### EXERCISE GOAL:
Copy down every line where the string "this" shows up.

### RECORDS SUPPLIED:
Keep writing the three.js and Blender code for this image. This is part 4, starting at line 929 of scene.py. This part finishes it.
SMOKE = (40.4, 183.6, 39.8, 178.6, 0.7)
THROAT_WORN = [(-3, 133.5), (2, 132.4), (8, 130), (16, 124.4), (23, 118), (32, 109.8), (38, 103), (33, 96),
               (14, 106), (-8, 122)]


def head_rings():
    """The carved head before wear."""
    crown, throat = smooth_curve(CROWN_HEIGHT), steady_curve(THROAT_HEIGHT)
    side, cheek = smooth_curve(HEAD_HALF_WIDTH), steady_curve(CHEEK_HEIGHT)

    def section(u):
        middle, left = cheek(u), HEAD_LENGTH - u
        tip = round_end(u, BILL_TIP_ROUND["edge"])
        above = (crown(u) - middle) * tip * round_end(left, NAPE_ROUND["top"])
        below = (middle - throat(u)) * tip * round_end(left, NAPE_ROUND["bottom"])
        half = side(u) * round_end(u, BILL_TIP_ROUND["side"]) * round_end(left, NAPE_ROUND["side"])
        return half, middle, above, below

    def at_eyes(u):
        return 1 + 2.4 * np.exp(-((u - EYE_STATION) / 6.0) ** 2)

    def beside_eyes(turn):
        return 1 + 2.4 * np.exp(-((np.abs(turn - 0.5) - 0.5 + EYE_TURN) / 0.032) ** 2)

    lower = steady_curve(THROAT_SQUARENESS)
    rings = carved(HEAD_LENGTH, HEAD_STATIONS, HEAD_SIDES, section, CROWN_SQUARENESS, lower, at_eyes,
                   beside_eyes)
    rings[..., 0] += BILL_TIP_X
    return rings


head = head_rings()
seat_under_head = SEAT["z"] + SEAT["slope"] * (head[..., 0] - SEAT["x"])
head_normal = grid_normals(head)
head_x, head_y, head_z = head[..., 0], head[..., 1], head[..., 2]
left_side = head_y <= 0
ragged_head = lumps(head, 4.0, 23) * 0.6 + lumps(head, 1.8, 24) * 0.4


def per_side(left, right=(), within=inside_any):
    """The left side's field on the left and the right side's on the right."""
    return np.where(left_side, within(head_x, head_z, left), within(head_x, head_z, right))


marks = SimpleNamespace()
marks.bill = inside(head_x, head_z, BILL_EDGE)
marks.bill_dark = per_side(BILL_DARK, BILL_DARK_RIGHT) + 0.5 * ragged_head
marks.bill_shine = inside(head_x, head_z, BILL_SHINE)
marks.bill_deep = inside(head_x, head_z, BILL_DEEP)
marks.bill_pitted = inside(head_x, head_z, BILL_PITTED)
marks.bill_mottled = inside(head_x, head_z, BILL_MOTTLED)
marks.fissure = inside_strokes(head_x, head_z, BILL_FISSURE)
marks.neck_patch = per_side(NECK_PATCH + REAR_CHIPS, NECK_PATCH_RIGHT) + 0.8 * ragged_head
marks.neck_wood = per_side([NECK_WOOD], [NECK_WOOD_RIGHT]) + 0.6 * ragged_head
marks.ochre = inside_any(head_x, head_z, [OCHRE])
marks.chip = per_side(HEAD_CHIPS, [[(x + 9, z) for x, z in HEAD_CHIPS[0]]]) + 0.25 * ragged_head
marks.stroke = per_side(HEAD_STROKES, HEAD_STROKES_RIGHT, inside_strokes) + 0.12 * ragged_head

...

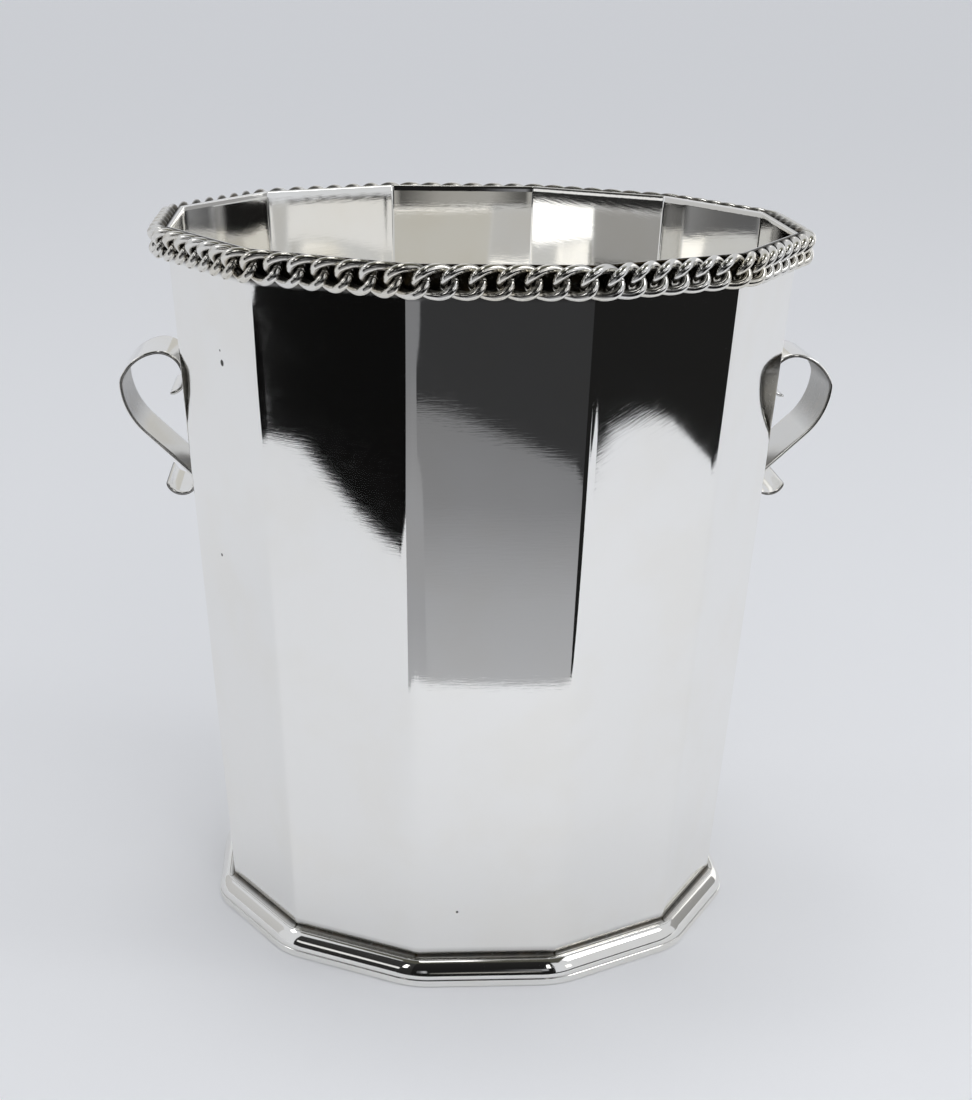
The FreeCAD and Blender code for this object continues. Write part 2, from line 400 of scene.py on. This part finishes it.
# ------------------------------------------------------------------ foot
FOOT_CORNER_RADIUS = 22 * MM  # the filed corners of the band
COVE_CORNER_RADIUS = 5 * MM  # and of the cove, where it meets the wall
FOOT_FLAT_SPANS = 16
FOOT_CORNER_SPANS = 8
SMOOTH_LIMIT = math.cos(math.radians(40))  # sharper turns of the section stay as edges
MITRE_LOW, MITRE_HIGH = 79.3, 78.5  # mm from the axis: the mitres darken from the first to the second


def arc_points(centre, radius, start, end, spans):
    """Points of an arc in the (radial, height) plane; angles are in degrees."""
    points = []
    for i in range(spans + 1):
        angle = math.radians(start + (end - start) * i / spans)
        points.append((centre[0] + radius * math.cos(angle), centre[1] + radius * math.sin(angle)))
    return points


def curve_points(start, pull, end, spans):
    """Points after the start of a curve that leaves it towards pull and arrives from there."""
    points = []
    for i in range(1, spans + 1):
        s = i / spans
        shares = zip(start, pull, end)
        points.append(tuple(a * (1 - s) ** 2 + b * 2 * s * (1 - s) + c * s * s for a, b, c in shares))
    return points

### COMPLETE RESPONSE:
Keep writing the three.js and Blender code for this image. This is part 4, starting at line 929 of scene.py. This part finishes it.
The FreeCAD and Blender code for this object continues. Write part 2, from line 400 of scene.py on. This part finishes it.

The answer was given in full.